STANLEY S. HARRIS, U.S.D.J.

 MEMORANDUM OPINION

 This matter is before the Court on defendant's motions to strike plaintiff's jury demand and for summary judgment. In deciding a motion for summary judgment, the Court looks beyond the pleadings and may take into consideration affidavits, depositions, answers to interrogatories, and admissions on file, together with affidavits. Fed. R. Civ. P. 56(c). Upon careful consideration of the pleadings and the entire record herein, the Court grants the motion for summary judgment, which renders moot the motion to strike the jury demand.

 Background

 Plaintiff, The Mann-Paller Foundation, Inc. (MPF), is a Maryland non-stock charitable and educational corporation whose principal place of business is in the State of Maryland. Defendant, Econometric Research, Inc. (ERI), is a Delaware corporation offering professional services as its principal business with its principal place of business in the District of Columbia. Jurisdiction of this Court is based on diversity. 28 U.S.C. § 1332 (1982).

 MPF owns 35.4 percent of the outstanding shares of stock of ERI. The stock was donated to MPF on December 20, 1984, by Allan Paller, one of the four initial MPF stockholders. Dr. Stephan Michelson, the president of ERI and currently its sole director, owns 63.6 percent of the stock of ERI, and is ERI's majority stockholder. *fn1"

 In response to plaintiff's complaint, ERI states that ERI has never declared or paid a dividend to any shareholder. Defendant claims that the sum paid to Dr. Michelson represented compensation owed to Dr. Michelson, rather than a distribution of dividends. Therefore, defendant claims, there is no debt owing to plaintiff.

 According to defendant's statement of the case, the compensation amount was determined according to a formula developed by ERI's independent accountants and adopted by ERI's board on July 26, 1983. ERI paid to Dr. Michelson the sum of $347,745, representing a portion of his accrued and deferred compensation as established under the formula, on January 8, 1985. On February 13, 1985, Dr.
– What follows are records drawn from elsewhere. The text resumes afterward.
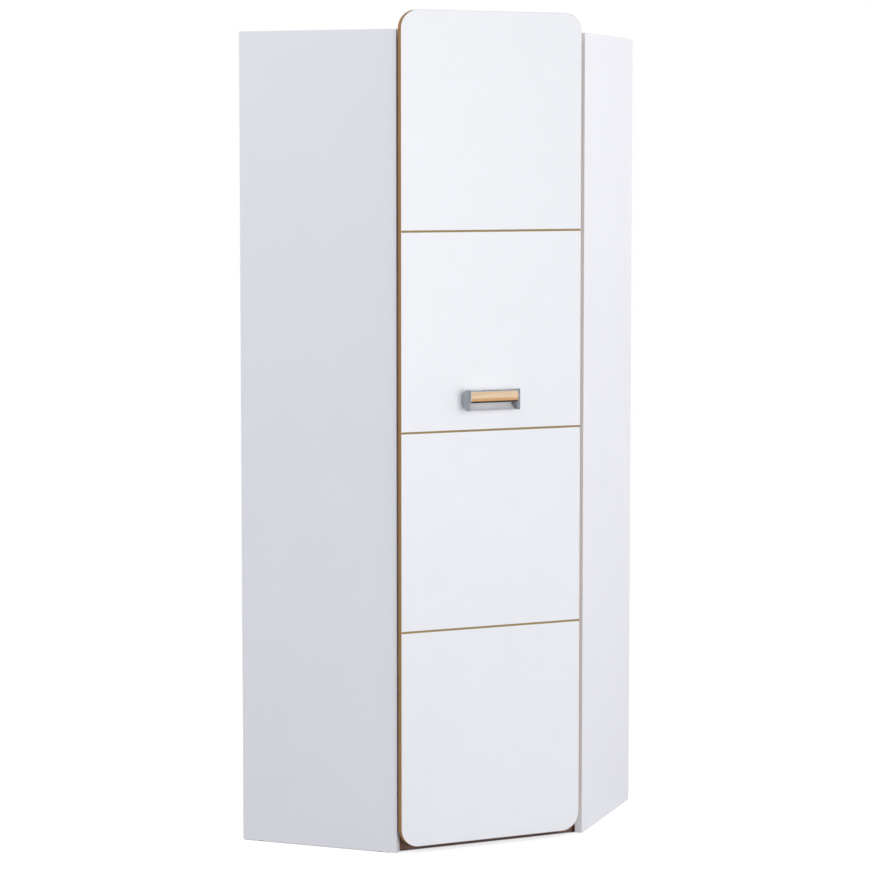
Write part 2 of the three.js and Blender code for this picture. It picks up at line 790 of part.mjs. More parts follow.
function hingeArm(height, name) {
  const bottom = height - armWidth / 2;
  const top = height + armWidth / 2;
  const half = armThickness / 2;
  const neckEnd = panelAngle + neckAngle;
  const eye = bar(eyeRadius, armWidth, at(pivot, bottom), up, fineSides);
  const across = new THREE.Vector2(-Math.sin(neckEnd), Math.cos(neckEnd)).multiplyScalar(half);
  const outer = aroundPivot(armSweep + half, neckEnd);
  const leg = prism([
    pivot.clone().add(across),
    outer.clone().add(across),
    outer.clone().sub(across),
    pivot.clone().sub(across),
  ], bottom, top);
  const bend = new THREE.Shape();
  bend.absarc(pivot.x, pivot.y, armSweep + half, panelAngle, neckEnd, false);
  bend.absarc(pivot.x, pivot.y, armSweep - half, neckEnd, panelAngle, true);
  const bendOptions = { depth: armWidth, bevelEnabled: false, curveSegments: cornerSteps };
  const neck = new THREE.ExtrudeGeometry(bend, bendOptions).translate(0, 0, bottom);
  const forwardOf = new THREE.Vector2(diagonal, diagonal).multiplyScalar(armReach);
  const inner = aroundPivot(armSweep - half, panelAngle);
  const outside = aroundPivot(armSweep + half, panelAngle);
  const straight = prism([
    inner,
    inner.clone().add(forwardOf),
    outside.clone().add(forwardOf),
    outside,
  ], bottom, top);
  const pinHoleStart = at(pivot, bottom - overrun);
  const pinHole = bar(pinRadius + seatGap, armWidth + 2 * overrun, pinHoleStart, up, smallSides);
  addPiece(name, cut(join(eye, leg, neck, straight), [pinHole]), brightSteel);
}

// Mounting plate between the arm and the right side panel

function hingePlate(height, name) {
  const pivotAlong = diagonal * (pivot.x - pivot.y + cornerDepth);
  const armSide = pivotAlong - armSweep + armThickness / 2 + seatGap;
  const seat = innerFace - seatGap;
  const front = sideDepth - plateInset;
  const middle = front - plateLength / 2;
  const blockOffs = [front - plateLength, front];
  const wingOffs = [middle - plateWingWidth / 2, middle + plateWingWidth / 2];
  const halfWidth = plateWidth / 2;
  const halfWing = plateWingLength / 2;
  const wingAlong = [seat - plateWingThickness, seat];
  const block = wallPrism(right, [armSide, seat], blockOffs, height - halfWidth, height + halfWidth);
  const wings = wallPrism(right, wingAlong, wingOffs, height - halfWing, height + halfWing);
  addPiece(name, join(block, wings), brightSteel);
}

hingeHeights.forEach((height, index) => {
  const number = index + 1;
  hingeCup(height, `hinge_cup_${number}`);
  hingePin(height, `hinge_pin_${number}`);
  hingeArm(height, `hinge_arm_${number}`);
  hingePlate(height, `hinge_plate_${number}`);
});

// The origin lies under the middle of the whole, handle and corner post included
const frontReach = doorFront - handleDepth - insertBulge;
const rearReach = plan(left, postSetback, postSetback).y;
wardrobe.position.y = -(frontReach + rearReach) / 2;

const object = new THREE.Group();
object.add(wardrobe);

export default object;
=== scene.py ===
import math

import bmesh
import bpy
from mathutils import Matrix, Vector


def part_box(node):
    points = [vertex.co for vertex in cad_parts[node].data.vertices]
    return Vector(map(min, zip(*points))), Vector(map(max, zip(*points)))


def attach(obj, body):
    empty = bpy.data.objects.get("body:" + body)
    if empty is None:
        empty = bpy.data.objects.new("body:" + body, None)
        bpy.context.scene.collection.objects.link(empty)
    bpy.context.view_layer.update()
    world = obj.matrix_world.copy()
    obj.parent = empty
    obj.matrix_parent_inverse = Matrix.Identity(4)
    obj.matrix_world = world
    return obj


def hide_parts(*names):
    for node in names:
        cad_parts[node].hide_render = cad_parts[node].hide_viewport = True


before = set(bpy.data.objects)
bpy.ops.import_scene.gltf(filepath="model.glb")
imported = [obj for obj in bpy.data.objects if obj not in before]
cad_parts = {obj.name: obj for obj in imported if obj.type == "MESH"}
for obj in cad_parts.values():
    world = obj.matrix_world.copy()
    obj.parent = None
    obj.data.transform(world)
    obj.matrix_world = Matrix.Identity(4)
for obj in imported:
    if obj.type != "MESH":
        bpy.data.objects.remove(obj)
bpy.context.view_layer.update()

# Corner wardrobe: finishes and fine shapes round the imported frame, in metres.
# The door faces -Y, the room corner lies towards +Y, and both walls slant at 45 degrees.

MM = 0.001
SLANT = math.sqrt(0.5)
LEFT, RIGHT = -1, 1
SIDES = ((LEFT, "left"), (RIGHT, "right"))

# Above this cosine an edge or a normal counts as parallel to an axis, and above the second as exactly so
ALONG = 0.9
EXACT = 0.99
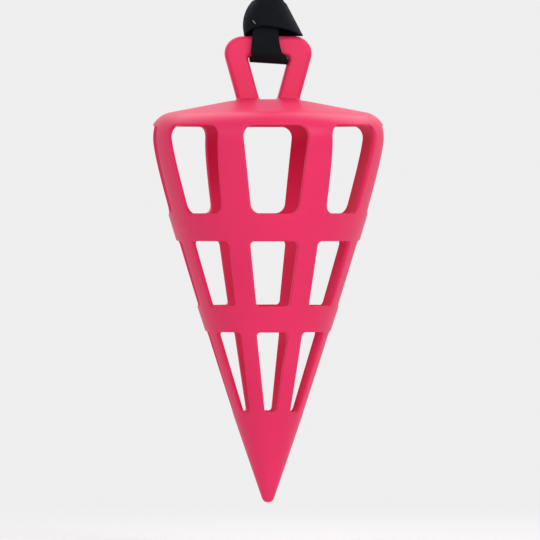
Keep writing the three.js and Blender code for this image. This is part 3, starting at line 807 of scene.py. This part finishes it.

Michelson, the majority stockholder of ERI, ratified the compensation formula and the payment made thereunder by a Written Consent of Majority Stockholder pursuant to Del. Code Ann. tit. 8, § 228(a). ERI also states that the requisite notice of the taking of corporate action without a meeting of less than unanimous written consent, required by the statute, was given to the non-consenting stockholders, including MPF.

 Discussion

 The arguments presented by the parties supporting and opposing both the motion to strike the jury demand and the motion for summary judgment center on the nature of the payment at issue. The disposition of both motions depends on that characterization.

 In the motion to strike the jury demand, defendant argues that plaintiff's action is one seeking to compel the payment of a dividend, an action which is purely equitable. Plaintiff, in opposition, supports its demand for a jury trial by arguing that the payment made to Dr. Michelson, although labeled "compensation" by ERI, was actually a distribution of corporate profits. Therefore, a de facto dividend has been declared and distributed to ERI's majority stockholder. Plaintiff complains that a debt of their pro rata portion of that dividend resulting from its ownership of defendant's stock is owing to them. This action, plaintiff contends, seeks to recover a money judgment from ERI, which is a traditionally legal type of relief, giving rise to the right to a jury trial.

 In its motion for summary judgment, defendant argues that plaintiff is challenging the payment as not properly authorized by appropriate corporate action either through proper approval or adoption by the Board of Directors, or proper ratification by the shareholders of ERI. Defendant argues that the payment was properly authorized, and even if it was not, Delaware law does not allow improper compensation to an employee-shareholder to be treated as a dividend. Defendant argues that plaintiff may not challenge the allegedly improper compensation in an individual action, but rather may only proceed in a shareholder derivative action. In the motion to strike the jury demand, defendant argues that plaintiff's action is one to compel a dividend.